US sanctions North Korean leader for first time over human rights
WASHINGTON/SEOUL, July 7 (Reuters) - The United States on Wednesday sanctioned North Korean leader Kim Jong Un for the first time, citing "notorious abuses of human rights," in a move diplomats say will infuriate the nuclear-armed country.
The sanctions, the first to target any North Koreans for rights abuses, affect property and other assets within the U.S. jurisdiction. They include 10 other individuals besides Kim and five government ministries and departments, the U.S. Treasury Department said in a statement.
"Under Kim Jong Un, North Korea continues to inflict intolerable cruelty and hardship on millions of its own people, including extrajudicial killings, forced labor, and torture," Acting Undersecretary for Terrorism and Financial Intelligence Adam J. Szubin said in the statement.
But inside North Korea, adulation for Kim, 32, is mandatory and he is considered infallible.

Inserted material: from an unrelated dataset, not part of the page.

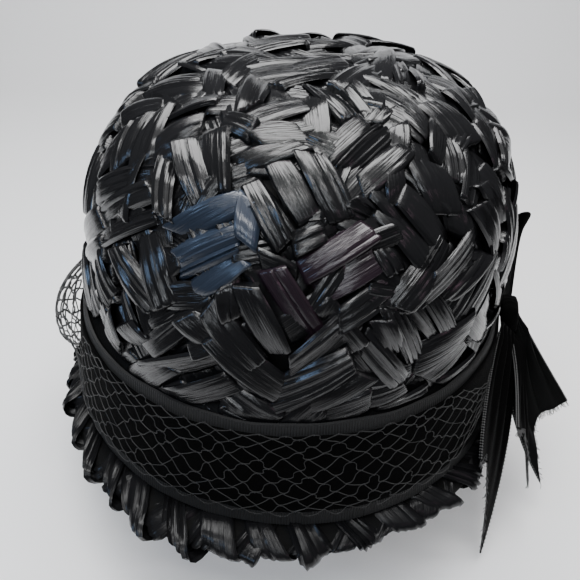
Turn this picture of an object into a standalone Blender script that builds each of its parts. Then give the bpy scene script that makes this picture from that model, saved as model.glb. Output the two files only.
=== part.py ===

A 2014 report by the United Nations, which referred to Kim by name in connection to human rights, triggered a strong reaction from Pyongyang, including a string of military provocations.

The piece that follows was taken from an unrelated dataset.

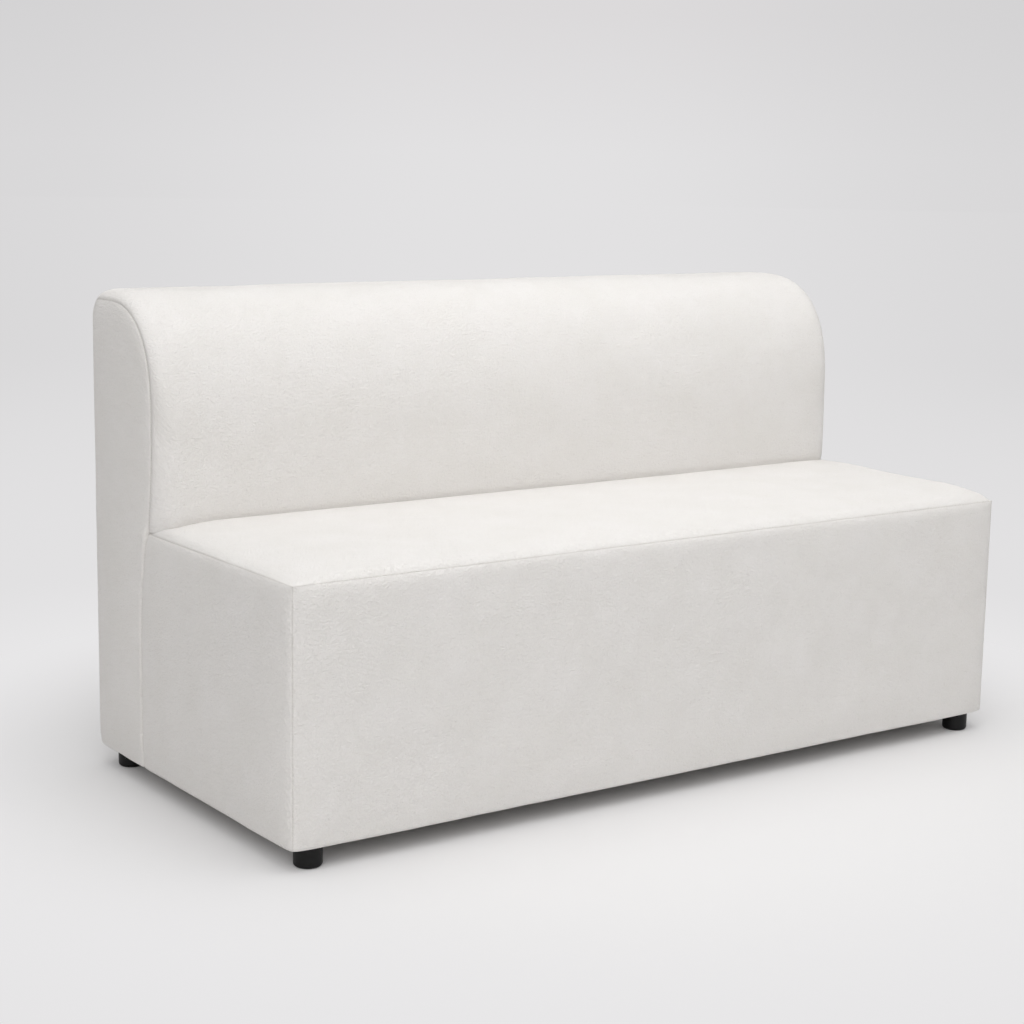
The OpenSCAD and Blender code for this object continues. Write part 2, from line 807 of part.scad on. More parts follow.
module back_rail(r) {
    color("burlywood")
        bar([-former_x, r[0], r[1]], [former_x, r[0] + r[2], r[1] + r[3]]);
}

module back_rail_face_mid() {
    back_rail(rail_rects[0]);
}

module back_rail_face_high() {
    back_rail(rail_rects[1]);
}

module back_rail_crest() {
    back_rail(rail_rects[2]);
}

module back_rail_rear() {
    back_rail(rail_rects[3]);
}

// Bent board over the face and the crest, and the flat board behind
module back_board_face() {
    outer = concat([[back_board_y, timber_z]], rigid_arc(back_board_y, back_board_top),
        [[rear_board_y, back_board_top]]);
    inner = concat([[former_y, timber_z]], rigid_arc(former_y, former_top), [[rear_board_y, former_top]]);
    color("peru")
        along_x(concat(outer, turned(inner)), -former_x, former_x);
}

module back_board_rear() {
    color("peru")
        bar([-former_x, former_rear_y, timber_z], [former_x, rear_board_y, former_top]);
}

// Back padding
module back_foam_face() {
    deep = cover_t + foam_gap;
    outer = concat([[joint_y + deep, timber_z]], face_column(mid_col, deep, fold_z));
    inner = concat([[back_board_y, timber_z]], rigid_arc(back_board_y, back_board_top),
        [[rear_board_y, back_board_top], [rear_board_y, end_arc(corner_step, deep)[1]]]);
    color("khaki")
        along_x(concat(outer, turned(inner)), -former_x, former_x);
}

// The end pad fills the roll between the outer former and the end cover
pad_low = plank_top + soft_gap;
function pad_loop(i) =
    let (rows = concat(low_column(i, skin_in, pad_low), high_column(i, skin_in)))
    let (count = len(rows))
    rim_points([for (r = [0:count - 1])
        let (k = r - low_count - len(high_row_shares) + 1)
        let (rear = k >= corner_step ? corner_y(k, skin_in) : half_d - skin_in)
        let (crown = crest_crown * round_rise(cols[i]))
        let (rear_z = k >= corner_step ? corner_z(k, skin_in, crown) : rows[r][1])
        [for (s = across_shares)
            [-col_x(i, skin_in), lerp(rows[r][0], rear, s), lerp(rows[r][1], rear_z, s)]]]);

module back_pad_end() {
    color("khaki")
        block(back_end(skin_in, pad_low), [for (i = [1:len(end_roll_shares) - 1]) pad_loop(i)]);
}

module back_pad_right() {
    back_pad_end();
}

module back_pad_left() {
    mirror([1, 0, 0])
        back_pad_end();
}

module back_wadding_rear() {
    top = end_arc(corner_step, skin_in)[1];
    x_in = former_x / (half_l - skin_in);
    low = [for (s = face_row_shares) [for (i = [0:len(cols) - 1])
        [col_x(i, skin_in) * x_in, rear_board_y, lerp(timber_z, top, s)]]];
    color("whitesmoke")
        block(back_rear(skin_in, timber_z, x_in), [rim_points(low)], true);
}

// Back cover panels
module back_cover_face() {
    insets = [hem_w, fold_r];
    color("linen")
        skin(concat(hem_rows(joint_y, 1, 0, insets), back_face(0, fold_z)),
            concat(hem_rows(joint_y, 1, cover_t, insets), back_face(cover_t, fold_z)));
}

module back_cover_end() {
    color("linen")
        skin(concat(back_end_hem(0), back_end(0, fold_z)),
            concat(back_end_hem(cover_t), back_end(cover_t, fold_z)));
}

module back_cover_right() {
    back_cover_end();
}

module back_cover_left() {
    mirror([1, 0, 0])
        back_cover_end();
}

module back_cover_rear() {
    insets = [hem_w, fold_r];
    color("linen")
        skin(concat(hem_rows(half_d, -1, 0, insets), back_rear(0, fold_z, 1)),
            concat(hem_rows(half_d, -1, cover_t, insets), back_rear(cover_t, fold_z, 1)), true);
}

module back_dust_cover() {
    color("dimgray")
        difference() {
            bar([dust_inset - half_l, joint_y + dust_inset, dust_z],
                [half_l - dust_inset, half_d - dust_inset, base_h]);
            foot_holes(dust_z - cut_over, base_h + cut_over, [foot_places[2], foot_places[3]]);
            screw_holes(back_screw_y, dust_z - cut_over, base_h + cut_over);
        }
}

// Steel plates under both modules, and their screws
module joining_plates() {
    color("silver")
        difference() {
            for (x = plate_xs)
                bar([x - plate_w / 2, seat_screw_y - plate_margin, plate_low],
                    [x + plate_w / 2, back_screw_y + plate_margin, plate_top]);
            screw_holes(seat_screw_y, plate_low - cut_over, plate_top + cut_over);
            screw_holes(back_screw_y, plate_low - cut_over, plate_top + cut_over);
        }
}

module joining_screws() {
    color("silver")
        for (x = screw_xs)
            for (y = [seat_screw_y, back_screw_y]) {
                upright_hole(x, y, screw_d, plate_low - screw_head_h, screw_high);
                upright_hole(x, y, screw_head_d, plate_low - screw_head_h, plate_low);
            }
}

seat_rail_front_low();
seat_rail_front_high();
seat_rail_rear_low();
seat_rail_rear_high();
seat_rail_left_low();
seat_rail_left_high();
seat_rail_right_low();
seat_rail_right_high();
seat_post_front_left();
seat_post_front_right();
seat_post_rear_left();
seat_post_rear_right();
seat_post_front_mid();
seat_post_rear_mid();
seat_stretcher_mid();
seat_board_front();
seat_board_left();
seat_board_right();
seat_webbing_long();
seat_webbing_cross();
seat_foam_core();
seat_wadding_top();
seat_wadding_front();
seat_wadding_left();
seat_wadding_right();
seat_wadding_rear();
seat_cover_top();
seat_cover_front();
seat_cover_left();
seat_cover_right();
seat_cover_rear();
seat_dust_cover();
foot_front_left();
foot_front_right();
foot_rear_left();
foot_rear_right();
foot_bolts();
back_plank();
back_former_left();
back_former_right();
back_rib_left();
back_rib_right();
back_rail_face_mid();
back_rail_face_high();
back_rail_crest();
back_rail_rear();
back_board_face();
back_board_rear();
back_foam_face();
back_pad_left();
back_pad_right();
back_wadding_rear();
back_cover_face();
back_cover_left();
back_cover_right();
back_cover_rear();
back_dust_cover();
joining_plates();
joining_screws();
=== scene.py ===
"""Armless three-seater sofa: a box seat before a full-height back, both in taut off-white fabric."""
import json
import math
import bpy
import numpy as np
from mathutils import Matrix, Vector


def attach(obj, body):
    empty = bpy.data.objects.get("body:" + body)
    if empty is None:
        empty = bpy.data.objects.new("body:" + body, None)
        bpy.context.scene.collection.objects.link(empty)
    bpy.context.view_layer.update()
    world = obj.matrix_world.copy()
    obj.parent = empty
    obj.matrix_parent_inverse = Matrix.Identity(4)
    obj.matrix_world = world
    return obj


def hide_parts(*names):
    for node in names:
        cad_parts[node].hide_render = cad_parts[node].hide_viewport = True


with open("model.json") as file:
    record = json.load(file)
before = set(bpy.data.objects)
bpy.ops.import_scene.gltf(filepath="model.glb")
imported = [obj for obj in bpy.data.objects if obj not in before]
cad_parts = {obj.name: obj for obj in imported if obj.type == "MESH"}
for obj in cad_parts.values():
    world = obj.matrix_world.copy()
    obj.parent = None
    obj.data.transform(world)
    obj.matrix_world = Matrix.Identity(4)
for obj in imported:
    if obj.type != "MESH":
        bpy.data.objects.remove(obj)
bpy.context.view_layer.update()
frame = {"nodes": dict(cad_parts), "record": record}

# Sizes in metres: X runs along the sofa, Y from front to rear, Z up. The seams, joints and arcs lie
# where the part's source has them; the crown, the roll and the fold are the fabric's own
HALF_L, HALF_D = 0.744, 0.343
SEAT_SEAM, BACK_SEAM, BASE = 0.4385, 0.811, 0.034
SEAT_CROWN, SEAT_ROLL = 0.0220, 0.120
JOINT_Y, END_SEAM_Y, FACE_Y, CREST_Y = 0.161, 0.123, 0.094, 0.275
SEAT_DEEP = HALF_D + FACE_Y
END_ROUND_H, FACE_ROUND_H, CREST_CROWN = 0.171, 0.238, 0.017
END_ROUND_Z = BACK_SEAM - END_ROUND_H
FACE_ROUND_Z = BACK_SEAM + CREST_CROWN - FACE_ROUND_H
END_ROLL, REAR_CORNER = 0.035, 0.028
END_TUCK = (0.240, 0.600)
FACE_TUCK = (0.335, 0.450)
CLOTH, JOINT_GAP, HEM = 0.0016, 0.0003, 0.020
FOLD, REAR_FOLD = 0.005, 0.017
ARC_POWER, CROWN_POWER = 2.4, 2.0

# How the fabric plumps up beside its seams, and over what reach
FRONT_PLUMP, END_PLUMP, REAR_PLUMP = 0.0085, 0.0080, 0.0080
PLUMP_REACH, SEAT_END_REACH, BACK_END_REACH = 0.017, 0.0105, 0.018
ROLL_REACH, SWELL_REACH = 0.4, 1.5
FACE_PLUMP, FACE_REACH = 0.0050, 0.008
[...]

The North Korea mission to the United Nations did not respond to a request for comment.
South Korea, which cut off all political and commercial ties with its own sanctions against the North in February, welcomed the move, saying it will encourage greater international pressure on the North to improve its human rights record.
China's foreign ministry, asked about the new sanctions, reiterated its policy of opposing unilateral sanctions.
U.N. Secretary General Ban Ki-moon, visiting Beijing on Thursday, said he is very concerned about rising tension on the Korean peninsula and called on North Korea to refrain from making any provocations.
MORE SANCTIONS TO COME
Using sanctions against a head of state is not unprecedented. In 2011, the United States sanctioned Syrian President Bashar al-Assad and six other senior Syrian officials for their role in Syria's violence. Former Libyan leader Muammar Gaddafi was also sanctioned.
Policymakers often worry that targeting a country's leader will destroy any lingering chance of rapprochement, former diplomats say.
It is a sign "there probably isn't much of a hope for a diplomatic resolution," said Zachary Goldman, a former policy adviser in the U.S. Treasury's Office of Terrorism and Financial Intelligence.
The new sanctions follow a long list of measures that have had little effect in pressuring North Korean leaders to change, experts who study the North's political system said.
"The sanctions from today will do nothing whatsoever to alter North Korea's strategic calculus and only underscore their thinking that the U.S. has a 'hostile policy' against their country," said Michael Madden an expert on the North Korean leadership.
"Considering the sanctions name Kim Jong Un, the reaction from Pyongyang will be epic," he said. "There will be numerous official and state media denunciations, which will target the U.S. and Seoul, and the wording will be vituperative and blistering."
Peter Harrell, a former State Department sanctions official, said the measures would signal to companies in China, as well as others doing business with North Korea, the U.S. would continue escalating sanctions.
Harrell added it was unlikely any assets would be blocked, however "given the realities of where Kim Jong Un and his cronies likely hide their assets."
In March, the U.N. Security Council imposed harsh new sanctions on the country in response to its nuclear and missile tests.
That same month, Obama imposed new sanctions on North Korea after it conducted its fourth nuclear test and a rocket launch that Washington and its allies said employed banned ballistic missile technology.
Those steps froze any property of the North Korean government in the U.S. and essentially prohibited exports of goods from the U.S. to North Korea.
"The United States has maintained sanctions and pressure against the North for 65 years since the Korean War, but there's not been a single case where the intended result was accomplished," said Yang Moo-jin of the University of North Korean Studies in Seoul.
"How much time is left in the Obama administration? There may be the wish to prove the policy of 'strategic patience' against the North has not failed, but when it comes to practical results, there won't be much to show," Yang said.